*RECORDED INFORMATION*
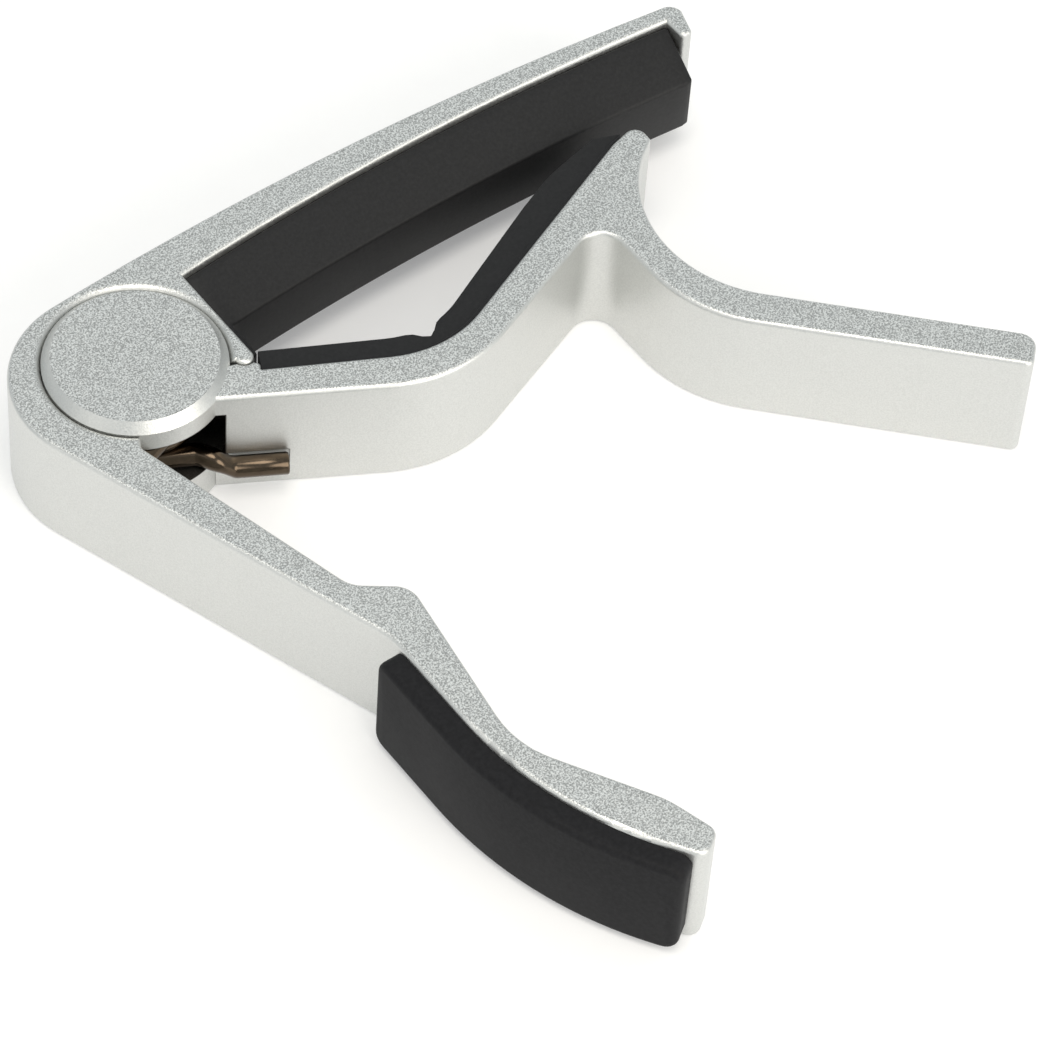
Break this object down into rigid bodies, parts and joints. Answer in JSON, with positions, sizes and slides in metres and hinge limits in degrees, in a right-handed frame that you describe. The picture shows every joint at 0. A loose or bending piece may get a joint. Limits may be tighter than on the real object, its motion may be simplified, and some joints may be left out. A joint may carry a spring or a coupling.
{
  "type": "guitar capo",
  "caption": "Trigger capo: a cast string bar and handle hinged to a spring-loaded arm, with rubber pads that clamp strings to a guitar neck",
  "frame": {"origin": "on the pivot axis, in the flat lower side that the capo rests on", "axes": "+Z is the pivot axis, up from the side the capo rests on; +X runs along the string bar from the pivot to its free end; the two handles point towards -Y"},
  "size_m": [0.0836, 0.0852, 0.0138],
  "materials": {
    "casting": "bead-blasted, bare, fine sparkle",
    "steel": "ground flush",
    "plastic": "moulded nylon, black",
    "spring_wire": "nickel-plated drawn wire, bright",
    "rubber": "moulded, matt, black"
  },
  "bodies": {
    "frame_body": {"frame": "casting", "string_pad": "rubber", "handle_grip": "rubber", "torsion_spring": "spring_wire"},
    "arm_body": {"arm": "casting", "neck_pad": "rubber", "retaining_disc": "casting", "pivot_rivet": "steel", "coil_sleeve": "plastic"}
  },
  "joints": [
    {"name": "jaw_hinge", "type": "hinge", "parent": "frame_body", "child": "arm_body", "pos_m": [0, 0, 0.0065], "axis": [0, 0, -1], "range_deg": [0, 37], "stiffness_Nm_per_rad": 1.2, "springref_deg": -34.38, "deforming": ["torsion_spring"]}
  ]
}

*TASK TO CARRY OUT*
Pick out the lines above that hold the string "bodies" and show them.

*RESULT OF THE TASK*
Break this object down into rigid bodies, parts and joints. Answer in JSON, with positions, sizes and slides in metres and hinge limits in degrees, in a right-handed frame that you describe. The picture shows every joint at 0. A loose or bending piece may get a joint. Limits may be tighter than on the real object, its motion may be simplified, and some joints may be left out. A joint may carry a spring or a coupling.
  "bodies": {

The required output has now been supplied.